Notre tâche est finie. Sous un autre nom et un autre chef, la monarchie est revenue en France ; toute influence de l’esprit révolutionnaire est de nouveau proscrite. Avec l’Empire, les fêtes nationales sont abolies, et le mouvement artistique auquel elles avaient donné naissance est arrêté. Si le gouvernement requiert encore parfois les musiciens et les poètes de mettre leurs talents à son service, ce n’est plus pour chanter une idée, mais pour être agréable au pouvoir ; les fêtes nationales sont devenues des cérémonies officielles ; l’hymne a fait place à la cantate. L’auteur du Chant du départ en est réduit à écrire une cantate pour célébrer « l’état intéressant de l’impératrice » [4]. L’Empire n’a même pas de chant national. Le peuple ne chante plus.

Quand, avec les journées de 1830, l’esprit de la Révolution parut renaître, il y eut, en même temps, une sorte de réveil du chant national. La Marseillaise retentit de nouveau ; son auteur fut tiré de l’état misérable où il végétait, pensionné, décoré. La musique reprit sa place dans la vie publique. Une autre révolution, répondant comme un écho presque instantané à celle de France, celle qui a fait la Belgique indépendante, commença au son d’un autre chant français qui, certes, n’avait pas été composé dans une telle intention : c’est après avoir entendu chanter au théâtre le duo de la Muette de Portici : « Amour sacré de la patrie » (vers qui, soit dit en passant, est un franc plagiat de la Marseillaise) que les habitants de Bruxelles se soulevèrent à leur tour. Et l’auteur, Auber, si peu révolutionnaire, fut chargé d’adapter un air aux paroles destinées à devenir le chant national du règne de Louis-Philippe, la Parisienne de Casimir Delavigne. Poète et musicien, d’ailleurs, s’acquittèrent médiocrement de la tâche, comme s’ils eussent pressenti combien peu le nouveau gouvernement conformerait ses actes à ses origines.

Pourtant, quand le premier anniversaire des journées de juillet fut célébré, il parut une œuvre lyrique signée de deux grands noms. Victor Hugo fit les vers d’une ode en l’honneur des martyrs de la Liberté :

Ceux qui pieusement sont morts pour la patrie…

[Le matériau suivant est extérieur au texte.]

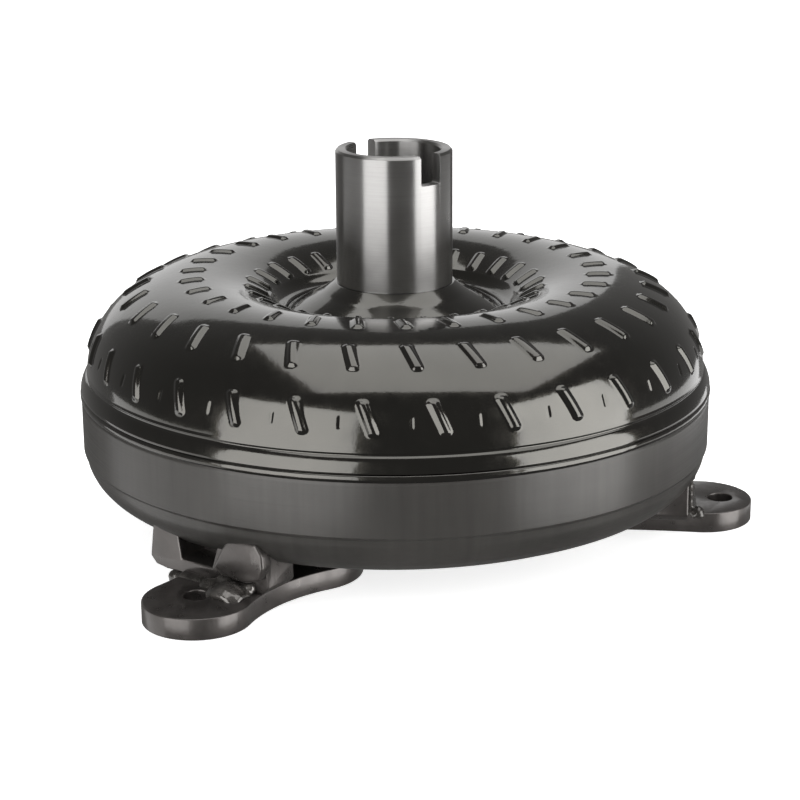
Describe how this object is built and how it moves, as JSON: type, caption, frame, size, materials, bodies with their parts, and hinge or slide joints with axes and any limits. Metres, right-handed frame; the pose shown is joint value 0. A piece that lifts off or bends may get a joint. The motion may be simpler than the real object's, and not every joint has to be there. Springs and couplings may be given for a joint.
{
  "type": "torque converter",
  "caption": "Welded automatic-transmission torque converter: torus-shaped impeller shell with embossed blade tabs, front cover, slotted pump hub, flexplate mounts, turbine and stator inside.",
  "frame": {"origin": "centre of the flexplate bolt circle, on the mounting face of the plates", "axes": "+Z along the converter's axis towards the transmission, out of the pump hub; -Y is the side the picture shows, +X to its right"},
  "size_m": [0.2799, 0.2782, 0.1565],
  "materials": {
    "shell_coating": "deep gloss dark olive-grey coating over pressed steel",
    "seam_coating": "gloss coating over a machined weld",
    "cover_coating": "satin dark grey coating over a turned wall",
    "hub_steel": "ground and polished tube",
    "mount_coating": "semi-gloss black coating on sawn plate",
    "mount_weld_bead": "coated weld bead",
    "machined_steel": "turned",
    "pressed_steel": "pressed and brazed sheet",
    "stator_aluminium": "die cast",
    "bearing_steel": "ground"
  },
  "bodies": {
    "case": {"impeller_shell": "shell_coating", "impeller_blades": "pressed_steel", "impeller_core_ring": "pressed_steel", "pump_hub": "hub_steel", "hub_flange": "shell_coating", "hub_weld": "shell_coating", "front_cover": "cover_coating", "closure_weld": "seam_coating", "crank_pilot": "machined_steel", "pilot_weld": "mount_weld_bead", "anti_balloon_plate": "pressed_steel", "mount_plate_1": "mount_coating", "mount_plate_2": "mount_coating", "mount_plate_3": "mount_coating", "mount_upright_1": "mount_coating", "mount_upright_2": "mount_coating", "mount_upright_3": "mount_coating", "mount_weld_1": "mount_weld_bead", "mount_weld_2": "mount_weld_bead", "mount_weld_3": "mount_weld_bead", "front_bearing_lower_race": "bearing_steel", "rear_bearing_upper_race": "bearing_steel"},
    "turbine": {"turbine_shell": "pressed_steel", "turbine_blades": "pressed_steel", "turbine_core_ring": "pressed_steel", "turbine_hub": "machined_steel", "turbine_rivets": "machined_steel", "front_bearing_upper_race": "bearing_steel", "middle_bearing_lower_race": "bearing_steel"},
    "stator": {"stator_casting": "stator_aluminium", "stator_cam": "bearing_steel", "stator_front_cap": "machined_steel", "stator_rear_cap": "machined_steel", "clutch_rollers": "bearing_steel", "clutch_springs": "bearing_steel", "middle_bearing_upper_race": "bearing_steel", "rear_bearing_lower_race": "bearing_steel"},
    "inner_race": {"stator_inner_race": "bearing_steel"},
    "front_cage": {"front_bearing_cage": "bearing_steel", "front_bearing_needles": "bearing_steel"},
    "middle_cage": {"middle_bearing_cage": "bearing_steel", "middle_bearing_needles": "bearing_steel"},
    "rear_cage": {"rear_bearing_cage": "bearing_steel", "rear_bearing_needles": "bearing_steel"}
  },
  "joints": [
    {"name": "turbine_spin", "type": "hinge", "parent": "case", "child": "turbine", "pos_m": [0, 0, 0.034], "axis": [0, 0, 1], "continuous": true},
    {"name": "stator_spin", "type": "hinge", "parent": "case", "child": "stator", "pos_m": [0, 0, 0.065], "axis": [0, 0, 1], "continuous": true},
    {"name": "race_spin", "type": "hinge", "parent": "stator", "child": "inner_race", "pos_m": [0, 0, 0.065], "axis": [0, 0, 1], "continuous": true},
    {"name": "front_cage_spin", "type": "hinge", "parent": "case", "child": "front_cage", "pos_m": [0, 0, 0.021], "axis": [0, 0, 1], "continuous": true},
    {"name": "middle_cage_spin", "type": "hinge", "parent": "case", "child": "middle_cage", "pos_m": [0, 0, 0.046], "axis": [0, 0, 1], "continuous": true},
    {"name": "rear_cage_spin", "type": "hinge", "parent": "case", "child": "rear_cage", "pos_m": [0, 0, 0.084], "axis": [0, 0, 1], "continuous": true}
  ],
  "couplings": [
    {"joint": "front_cage_spin", "follows": "turbine_spin", "ratio": 0.5},
    {"joint": "middle_cage_spin", "follows": "turbine_spin", "ratio": 0.5},
    {"joint": "rear_cage_spin", "follows": "stator_spin", "ratio": 0.5}
  ]
}
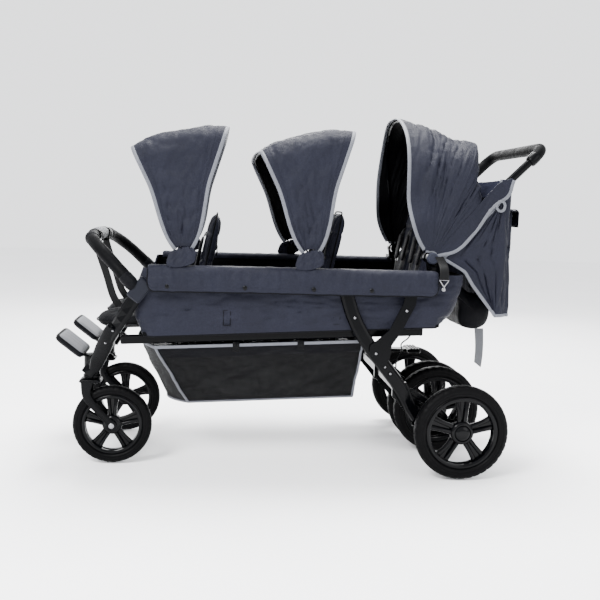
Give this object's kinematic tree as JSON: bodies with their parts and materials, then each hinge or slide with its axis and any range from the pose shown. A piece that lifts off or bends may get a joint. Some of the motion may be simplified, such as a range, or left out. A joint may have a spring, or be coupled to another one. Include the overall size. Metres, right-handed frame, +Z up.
{
  "type": "six-seat stroller",
  "caption": "Long pushchair with rows of paired seats in one cloth tub, small tilting canopies, a folding rear hood, a loop handle, swivelling front wheels and a basket below.",
  "frame": {"origin": "on the ground, below the centre of the bounding box", "axes": "+X from the front of the stroller to its rear, +Y to the stroller's right, +Z up"},
  "size_m": [1.4845, 0.7552, 1.0927],
  "materials": {
    "bright_steel": "bright drawn bar",
    "cloth_dark": "plain-woven nylon, slightly shiny",
    "cloth_grey": "light grey padded cloth",
    "collar_grey": "matte dark blue-grey",
    "foam_black": "soft closed-cell foam",
    "frame_black": "satin black powder coat",
    "gloss_black": "gloss black moulded",
    "mesh_black": "open knitted mesh with a woven band",
    "moulded_black": "fine matte moulded",
    "tyre_black": "matte foam rubber"
  },
  "bodies": {
    "chassis": {"left_side_rail": "frame_black", "right_side_rail": "frame_black", "left_lower_rail": "frame_black", "right_lower_rail": "frame_black", "left_front_leg": "frame_black", "right_front_leg": "frame_black", "left_collar": "collar_grey", "right_collar": "collar_grey", "front_carrier": "frame_black", "left_rear_leg": "frame_black", "right_rear_leg": "frame_black", "left_rear_arm": "frame_black", "right_rear_arm": "frame_black", "rear_subframe": "frame_black", "rear_axle": "bright_steel", "tub_liner": "cloth_dark", "basket": "mesh_black", "rear_pouch": "cloth_dark", "seat_cushion_row_1": "cloth_dark", "seat_cushion_row_2": "cloth_dark", "seat_cushion_row_3": "cloth_dark"},
    "left_fork_body": {"left_fork": "moulded_black"},
    "right_fork_body": {"right_fork": "moulded_black"},
    "front_left_wheel": {"front_left_rim": "gloss_black", "front_left_tyre": "tyre_black"},
    "front_right_wheel": {"front_right_rim": "gloss_black", "front_right_tyre": "tyre_black"},
    "rear_left_outer_wheel": {"rear_left_outer_rim": "gloss_black", "rear_left_outer_tyre": "tyre_black"},
    "rear_left_inner_wheel": {"rear_left_inner_rim": "gloss_black", "rear_left_inner_tyre": "tyre_black"},
    "rear_right_outer_wheel": {"rear_right_outer_rim": "gloss_black", "rear_right_outer_tyre": "tyre_black"},
    "rear_right_inner_wheel": {"rear_right_inner_rim": "gloss_black", "rear_right_inner_tyre": "tyre_black"},
    "row_1_left_seat_back": {"row_1_left_backrest": "cloth_dark"},
    "row_1_right_seat_back": {"row_1_right_backrest": "cloth_dark"},
    "row_2_left_seat_back": {"row_2_left_backrest": "cloth_dark"},
    "row_2_right_seat_back": {"row_2_right_backrest": "cloth_dark"},
    "row_3_left_seat_back": {"row_3_left_backrest": "cloth_dark"},
    "row_3_right_seat_back": {"row_3_right_backrest": "cloth_dark"},
    "push_handle": {"handle_tube": "frame_black", "handle_grip": "foam_black", "rear_cape": "cloth_dark", "storage_bag": "cloth_dark"},
    "hood_middle": {"hood_mid_bow": "frame_black", "hood_fabric": "cloth_dark"},
    "hood_front": {"hood_front_bow": "frame_black"},
    "canopy_1_rear": {"canopy_1_rear_hoop": "frame_black", "canopy_1_fabric": "cloth_dark"},
    "canopy_1_front": {"canopy_1_front_hoop": "frame_black"},
    "canopy_2_rear": {"canopy_2_rear_hoop": "frame_black", "canopy_2_fabric": "cloth_dark"},
    "canopy_2_front": {"canopy_2_front_hoop": "frame_black"},
    "left_foot_board": {"left_footrest": "cloth_grey"},
    "right_foot_board": {"right_footrest": "cloth_grey"},
    "bumper": {"bumper_bar": "foam_black"},
    "brake": {"brake_pedal": "moulded_black"}
  },
  "joints": [
    {"name": "left_caster_swivel", "type": "hinge", "parent": "chassis", "child": "left_fork_body", "pos_m": [-0.631, -0.19, 0.247], "axis": [0, 0, 1], "continuous": true},
    {"name": "front_left_wheel_spin", "type": "hinge", "parent": "left_fork_body", "child": "front_left_wheel", "pos_m": [-0.569, -0.19, 0.12], "axis": [0, 1, 0], "continuous": true},
    {"name": "rear_left_outer_wheel_spin", "type": "hinge", "parent": "chassis", "child": "rear_left_outer_wheel", "pos_m": [0.48, -0.352, 0.143], "axis": [0, 1, 0], "continuous": true},
    {"name": "rear_left_inner_wheel_spin", "type": "hinge", "parent": "chassis", "child": "rear_left_inner_wheel", "pos_m": [0.48, -0.052, 0.143], "axis": [0, 1, 0], "continuous": true},
    {"name": "row_1_left_recline", "type": "hinge", "parent": "chassis", "child": "row_1_left_seat_back", "pos_m": [-0.33, -0.109, 0.44575], "axis": [0, 1, 0], "range_deg": [0, 30]},
    {"name": "row_2_left_recline", "type": "hinge", "parent": "chassis", "child": "row_2_left_seat_back", "pos_m": [0.052, -0.109, 0.46294], "axis": [0, 1, 0], "range_deg": [0, 30]},
    {"name": "row_3_left_recline", "type": "hinge", "parent": "chassis", "child": "row_3_left_seat_back", "pos_m": [0.362, -0.109, 0.47689], "axis": [0, 1, 0], "range_deg": [0, 8]},
    {"name": "left_footrest_fold", "type": "hinge", "parent": "chassis", "child": "left_foot_board", "pos_m": [-0.631, -0.16, 0.3021], "axis": [0, 1, 0], "range_deg": [0, 35]},
    {"name": "right_caster_swivel", "type": "hinge", "parent": "chassis", "child": "right_fork_body", "pos_m": [-0.631, 0.19, 0.247], "axis": [0, 0, 1], "continuous": true},
    {"name": "front_right_wheel_spin", "type": "hinge", "parent": "right_fork_body", "child": "front_right_wheel", "pos_m": [-0.569, 0.19, 0.12], "axis": [0, 1, 0], "continuous": true},
    {"name": "rear_right_outer_wheel_spin", "type": "hinge", "parent": "chassis", "child": "rear_right_outer_wheel", "pos_m": [0.48, 0.352, 0.143], "axis": [0, 1, 0], "continuous": true},
    {"name": "rear_right_inner_wheel_spin", "type": "hinge", "parent": "chassis", "child": "rear_right_inner_wheel", "pos_m": [0.48, 0.052, 0.143], "axis": [0, 1, 0], "continuous": true},
    {"name": "row_1_right_recline", "type": "hinge", "parent": "chassis", "child": "row_1_right_seat_back", "pos_m": [-0.33, 0.109, 0.44575], "axis": [0, 1, 0], "range_deg": [0, 30]},
    {"name": "row_2_right_recline", "type": "hinge", "parent": "chassis", "child": "row_2_right_seat_back", "pos_m": [0.052, 0.109, 0.46294], "axis": [0, 1, 0], "range_deg": [0, 30]},
    {"name": "row_3_right_recline", "type": "hinge", "parent": "chassis", "child": "row_3_right_seat_back", "pos_m": [0.362, 0.109, 0.47689], "axis": [0, 1, 0], "range_deg": [0, 8]},
    {"name": "right_footrest_fold", "type": "hinge", "parent": "chassis", "child": "right_foot_board", "pos_m": [-0.631, 0.16, 0.3021], "axis": [0, 1, 0], "range_deg": [0, 35]},
    {"name": "bumper_lift", "type": "slide", "parent": "chassis", "child": "bumper", "axis": [-0.788, 0, 0.6157], "range_m": [0, 0.06]},
    {"name": "brake_press", "type": "hinge", "parent": "chassis", "child": "brake", "pos_m": [0.34, 0.17, 0.303], "axis": [0, 1, 0], "range_deg": [0, 14]},
    {"name": "handle_fold", "type": "hinge", "parent": "chassis", "child": "push_handle", "pos_m": [0.3815, 0, 0.659], "axis": [0, 1, 0], "range_deg": [-98, 0], "deforming": ["rear_cape"]},
    {"name": "hood_mid_fold", "type": "hinge", "parent": "chassis", "child": "hood_middle", "pos_m": [0.3815, 0, 0.659], "axis": [0, 1, 0], "range_deg": [-81, 0], "deforming": ["hood_fabric"]},
    {"name": "hood_front_close", "type": "hinge", "parent": "hood_middle", "child": "hood_front", "pos_m": [0.3815, 0, 0.659], "axis": [0, 1, 0], "range_deg": [0, 26]},
    {"name": "canopy_1_tilt", "type": "hinge", "parent": "chassis", "child": "canopy_1_rear", "pos_m": [-0.354, 0, 0.6455], "axis": [0, 1, 0], "range_deg": [-35, 0], "deforming": ["canopy_1_fabric"]},
    {"name": "canopy_1_close", "type": "hinge", "parent": "canopy_1_rear", "child": "canopy_1_front", "pos_m": [-0.354, 0, 0.6455], "axis": [0, 1, 0], "range_deg": [0, 38]},
    {"name": "canopy_2_tilt", "type": "hinge", "parent": "chassis", "child": "canopy_2_rear", "pos_m": [0.013, 0, 0.6455], "axis": [0, 1, 0], "range_deg": [-29.5, 0], "deforming": ["canopy_2_fabric"]},
    {"name": "canopy_2_close", "type": "hinge", "parent": "canopy_2_rear", "child": "canopy_2_front", "pos_m": [0.013, 0, 0.6455], "axis": [0, 1, 0], "range_deg": [0, 38]}
  ],
  "couplings": [
    {"joint": "hood_mid_fold", "follows": "handle_fold", "ratio": 0.8265},
    {"joint": "canopy_2_tilt", "follows": "handle_fold", "ratio": 0.3}
  ]
}
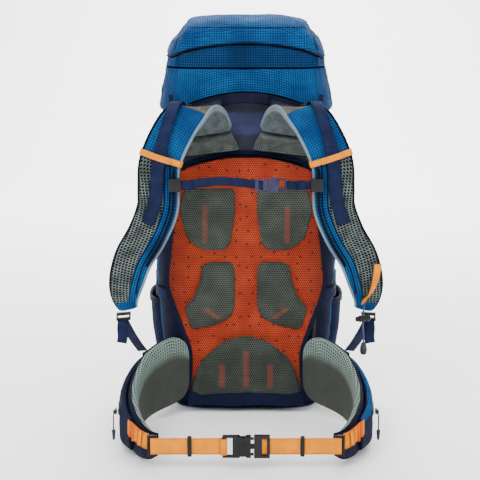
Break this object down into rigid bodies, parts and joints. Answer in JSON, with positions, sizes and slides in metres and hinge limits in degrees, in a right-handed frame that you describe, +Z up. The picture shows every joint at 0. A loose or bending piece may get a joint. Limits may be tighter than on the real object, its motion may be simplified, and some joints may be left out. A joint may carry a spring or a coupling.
{
  "type": "hiking backpack",
  "caption": "Framed trekking backpack with a hinged lid, padded shoulder harness with sternum strap, and a padded hip belt that opens at its buckle.",
  "frame": {"origin": "centre of the flat underside of the base, midway between the sides and between the bag's rear and front faces", "axes": "+X to the wearer's right, -Y towards the wearer's back, +Z up along the pack"},
  "size_m": [0.4782, 0.5902, 0.7235],
  "materials": {
    "blue_ripstop": "woven ripstop with a sheen",
    "navy_fabric": "plain tight weave, matt",
    "navy_webbing": "ribbed woven webbing",
    "orange_webbing": "ribbed woven webbing",
    "orange_mesh": "open knitted mesh",
    "grey_foam": "grey spacer mesh over foam",
    "black_plastic": "moulded acetal, slight sheen",
    "violet_plastic": "moulded acetal",
    "black_rubber": "soft matt rubber",
    "frame_plastic": "extruded polyethylene sheet",
    "stay_alloy": "brushed bare alloy",
    "zip_metal": "dark painted die casting",
    "cord_weave": "braided cord"
  },
  "bodies": {
    "pack": {"main_bag": "blue_ripstop", "snow_collar": "blue_ripstop", "base_panel": "navy_fabric", "frame_sheet": "frame_plastic", "frame_stays": "stay_alloy", "back_mesh": "orange_mesh", "upper_back_pads": "grey_foam", "lower_back_pads": "grey_foam", "lumbar_pad": "grey_foam", "yoke_panel": "navy_fabric", "haul_loop": "navy_webbing", "strap_roots": "grey_foam", "webbing_ladder_locks": "black_plastic", "side_pockets": "navy_fabric", "front_pocket": "navy_fabric", "zip_tracks": "black_plastic", "bag_webbing": "navy_webbing", "strap_tabs": "navy_webbing", "lid_buckle_bases": "black_plastic", "lid_flap": "blue_ripstop", "strap_webbing": "navy_webbing"},
    "front_slider": {"front_zip_slider": "zip_metal"},
    "lid": {"lid_pocket": "blue_ripstop", "lid_skirt": "blue_ripstop", "lid_zip": "black_plastic", "lid_straps": "navy_webbing", "lid_buckle_caps": "black_plastic"},
    "lid_slider": {"lid_zip_slider": "zip_metal"},
    "harness": {"shoulder_strap_left": "blue_ripstop", "shoulder_strap_right": "blue_ripstop", "strap_rails": "blue_ripstop", "orange_loops": "orange_webbing", "lifter_webbing": "navy_webbing", "strap_ladder_locks": "black_plastic", "pole_cord": "cord_weave", "pole_cord_end": "black_rubber"},
    "pole_lock": {"pole_cord_lock": "black_plastic"},
    "sternum": {"sternum_clips": "black_plastic", "sternum_webbing": "navy_webbing", "sternum_buckle_female": "violet_plastic", "sternum_buckle_male": "violet_plastic"},
    "belt_left": {"hip_fin_left": "navy_fabric", "hip_pocket_left": "navy_fabric", "hip_webbing_left": "orange_webbing", "hip_adjuster_left": "black_plastic", "hip_buckle_female": "black_plastic"},
    "belt_right": {"hip_fin_right": "navy_fabric", "hip_pocket_right": "navy_fabric", "hip_webbing_right": "orange_webbing", "hip_adjuster_right": "black_plastic", "hip_buckle_male": "black_plastic"},
    "latch_upper": {"hip_latch_upper": "black_plastic"},
    "latch_lower": {"hip_latch_lower": "black_plastic"},
    "hip_slider_left": {"hip_zip_slider_left": "zip_metal", "hip_pull_cord_left": "cord_weave", "hip_pull_tip_left": "black_rubber"},
    "hip_slider_right": {"hip_zip_slider_right": "zip_metal", "hip_pull_cord_right": "cord_weave", "hip_pull_tip_right": "black_rubber"}
  },
  "joints": [
    {"name": "lid_hinge", "type": "hinge", "parent": "pack", "child": "lid", "pos_m": [0, -0.1287, 0.632], "axis": [1, 0, 0], "range_deg": [0, 110]},
    {"name": "lid_zip", "type": "slide", "parent": "lid", "child": "lid_slider", "axis": [-1, 0, 0], "range_m": [0, 0.174]},
    {"name": "front_zip", "type": "slide", "parent": "pack", "child": "front_slider", "axis": [1, 0, 0], "range_m": [0, 0.114]},
    {"name": "harness_swing", "type": "hinge", "parent": "pack", "child": "harness", "pos_m": [0, -0.1407, 0.556], "axis": [1, 0, 0], "range_deg": [-20, 0]},
    {"name": "pole_lock_slide", "type": "slide", "parent": "harness", "child": "pole_lock", "axis": [0, 0, 1], "range_m": [-0.006, 0.004]},
    {"name": "sternum_slide", "type": "slide", "parent": "harness", "child": "sternum", "axis": [0, 0, 1], "range_m": [-0.012, 0.012]},
    {"name": "belt_right_swing", "type": "hinge", "parent": "pack", "child": "belt_right", "pos_m": [0.108, -0.1471, 0], "axis": [0, 0, 1], "range_deg": [0, 35]},
    {"name": "belt_left_swing", "type": "hinge", "parent": "pack", "child": "belt_left", "pos_m": [-0.108, -0.1471, 0], "axis": [0, 0, 1], "range_deg": [-35, 0]},
    {"name": "latch_upper_flex", "type": "hinge", "parent": "belt_right", "child": "latch_upper", "pos_m": [0.012, -0.4341, 0.0534], "axis": [0, 1, 0], "range_deg": [-8, 0], "stiffness_Nm_per_rad": 0.2},
    {"name": "latch_lower_flex", "type": "hinge", "parent": "belt_right", "child": "latch_lower", "pos_m": [0.012, -0.4341, 0.0266], "axis": [0, 1, 0], "range_deg": [0, 8], "stiffness_Nm_per_rad": 0.2},
    {"name": "hip_zip_left", "type": "slide", "parent": "belt_left", "child": "hip_slider_left", "axis": [0, 1, 0], "range_m": [0, 0.068]},
    {"name": "hip_zip_right", "type": "slide", "parent": "belt_right", "child": "hip_slider_right", "axis": [0, 1, 0], "range_m": [0, 0.068]}
  ],
  "couplings": [
    {"joint": "belt_left_swing", "follows": "belt_right_swing", "ratio": -1},
    {"joint": "latch_lower_flex", "follows": "latch_upper_flex", "ratio": -1}
  ]
}
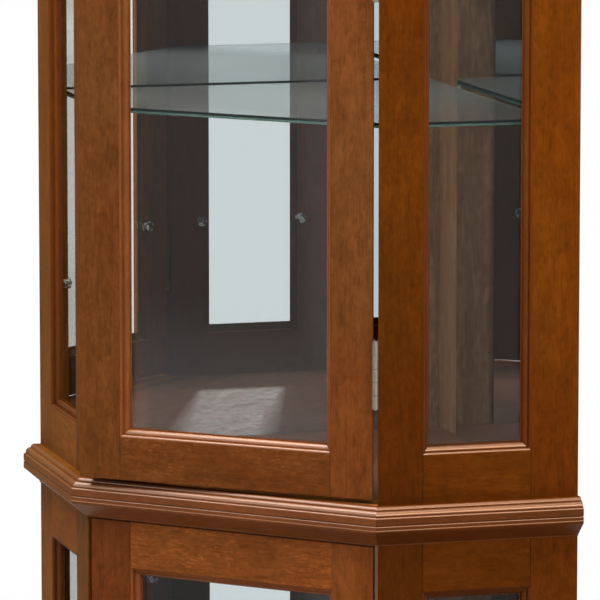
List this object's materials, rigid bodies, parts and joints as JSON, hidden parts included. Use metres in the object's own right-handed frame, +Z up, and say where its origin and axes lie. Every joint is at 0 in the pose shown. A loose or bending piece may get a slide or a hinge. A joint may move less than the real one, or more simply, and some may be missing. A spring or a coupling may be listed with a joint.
{
  "type": "corner curio cabinet",
  "caption": "Tall corner display cabinet with a canted glazed front, angled glazed sides, mirrored backs, glass shelves and a tall door over a short one, both hinged on the right.",
  "frame": {"origin": "on the floor, under the middle of the cabinet's overall width and depth", "axes": "+Z up, -Y out of the doors, +Y towards the room's corner, +X to the right as seen from the front"},
  "size_m": [0.6928, 0.5062, 1.829],
  "materials": {
    "stained_wood": "satin reddish-brown stain",
    "back_board": "matte unlacquered board",
    "glass": "clear float glass",
    "shelf_glass": "clear float glass with polished edges",
    "mirror": "silvered",
    "clear_plastic": "clear moulded",
    "dark_plastic": "moulded",
    "nickel": "satin nickel",
    "knob_metal": "antique satin"
  },
  "bodies": {
    "root": {"left_front_stile": "stained_wood", "left_rear_stile": "stained_wood", "left_bottom_rail": "stained_wood", "left_waist_rail": "stained_wood", "left_top_rail": "stained_wood", "left_upper_glass": "glass", "left_lower_glass": "glass", "left_mirrors": "mirror", "left_back_panel": "back_board", "right_front_stile": "stained_wood", "right_rear_stile": "stained_wood", "right_bottom_rail": "stained_wood", "right_waist_rail": "stained_wood", "right_top_rail": "stained_wood", "right_upper_glass": "glass", "right_lower_glass": "glass", "right_mirrors": "mirror", "right_back_panel": "back_board", "bottom_panel": "stained_wood", "waist_deck": "stained_wood", "top_panel": "stained_wood", "waist_front_rail": "stained_wood", "base_skirt_left": "stained_wood", "base_skirt_front": "stained_wood", "base_skirt_right": "stained_wood", "waist_moulding_left": "stained_wood", "waist_moulding_front": "stained_wood", "waist_moulding_right": "stained_wood", "crown_left": "stained_wood", "crown_front": "stained_wood", "crown_right": "stained_wood", "side_glazing_beads": "stained_wood", "side_glass_clips": "clear_plastic", "shelf_supports": "clear_plastic", "lower_glass_shelf": "shelf_glass", "middle_glass_shelf": "shelf_glass", "upper_glass_shelf": "shelf_glass", "hinge_frame_leaves": "nickel", "hinge_pins": "nickel", "magnetic_catches": "dark_plastic"},
    "upper_door": {"upper_door_hinge_stile": "stained_wood", "upper_door_latch_stile": "stained_wood", "upper_door_top_rail": "stained_wood", "upper_door_bottom_rail": "stained_wood", "upper_door_beads": "stained_wood", "upper_door_glass": "glass", "upper_door_glass_clips": "clear_plastic", "upper_door_hinge_leaves": "nickel", "upper_door_strike_plate": "nickel", "upper_door_knob": "knob_metal"},
    "lower_door": {"lower_door_hinge_stile": "stained_wood", "lower_door_latch_stile": "stained_wood", "lower_door_top_rail": "stained_wood", "lower_door_bottom_rail": "stained_wood", "lower_door_beads": "stained_wood", "lower_door_glass": "glass", "lower_door_glass_clips": "clear_plastic", "lower_door_hinge_leaves": "nickel", "lower_door_strike_plate": "nickel", "lower_door_knob": "knob_metal"}
  },
  "joints": [
    {"name": "upper_door_hinge", "type": "hinge", "parent": "root", "child": "upper_door", "pos_m": [0.16383, -0.2048, 1.233], "axis": [0, 0, 1], "range_deg": [-4, 166]},
    {"name": "lower_door_hinge", "type": "hinge", "parent": "root", "child": "lower_door", "pos_m": [0.16383, -0.2048, 0.379], "axis": [0, 0, 1], "range_deg": [0, 170]}
  ]
}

La musique en fut composée par le digne élève de Méhul, Herold, et chantée au Panthéon par Nourrit et les chœurs de l’Opéra : œuvre virile et d’un grand caractère en son allure sévère et convaincue.

Mais, de tous les musiciens de 1830, celui qui se rattache le plus intimement aux traditions de l’école révolutionnaire, c’est le plus grand, Hector Berlioz. Plus d’une fois déjà l’idée de rapprocher certaines de ses conceptions des essais tentés aux fêtes nationales nous était venue au cours de ce travail : on peut dire qu’en maintes circonstances il ne fit que réaliser les rêves entrevus par Gossec, par Lesueur, par Méhul, mettre, en quelque sorte, la dernière main à leurs ébauches. Sa Symphonie funèbre et triomphale n’est qu’un développement, une mise en œuvre musicale du plan des fêtes funèbres célébrées aux époques les plus violentes de la Révolution, en 1792, 93, 94. Il a composé plusieurs hymnes dans le même esprit que

  1. La Bibliothèque du Conservatoire possède une partition manuscrite du Te Deum de Paisielle et du Domine salvam de Méhul. — L’abbé Grégoire s’est exprimé en termes sévères sur le compte de cette cérémonie politico-religieuse, qu’il ne craint pas de rapprocher des fêtes de 1793. Il parle, à l’occasion de ces fêtes, des hymnes exécutés au Champ de Mars « par les Vestales de l’Opéra, qui avaient figuré à la fête de la Raison à Notre-Dame, que l’on retrouve dans le même temps à la fête du Concordat, et qui, habituellement, ont figuré dans les églises de Paris pour exécuter des oratorios, des pièces de Haydn, de Mozart, auxquelles affluait le beau monde avec des billets taxés comme à la comédie, la maison de Dieu travestie en salle de spectacle. » Grégoire, Histoire des sectes, T. i, p. 109.
  2. Pierre Hédouin, Gossec, dans la Mosaïque. p. 303.
  3. Cette messe a été découverte, dans des circonstances toutes fortuites, par M. l’abbé Neyrat, en Autriche, où une copie en était venue, on ne sait comment : M. Neyrat, en ayant eu communication, l’a publiée il y a quelques années, avec réduction de l’orchestre pour orgue ou piano.
  4. A. Pougin, Méhul, pp. 310 et 388.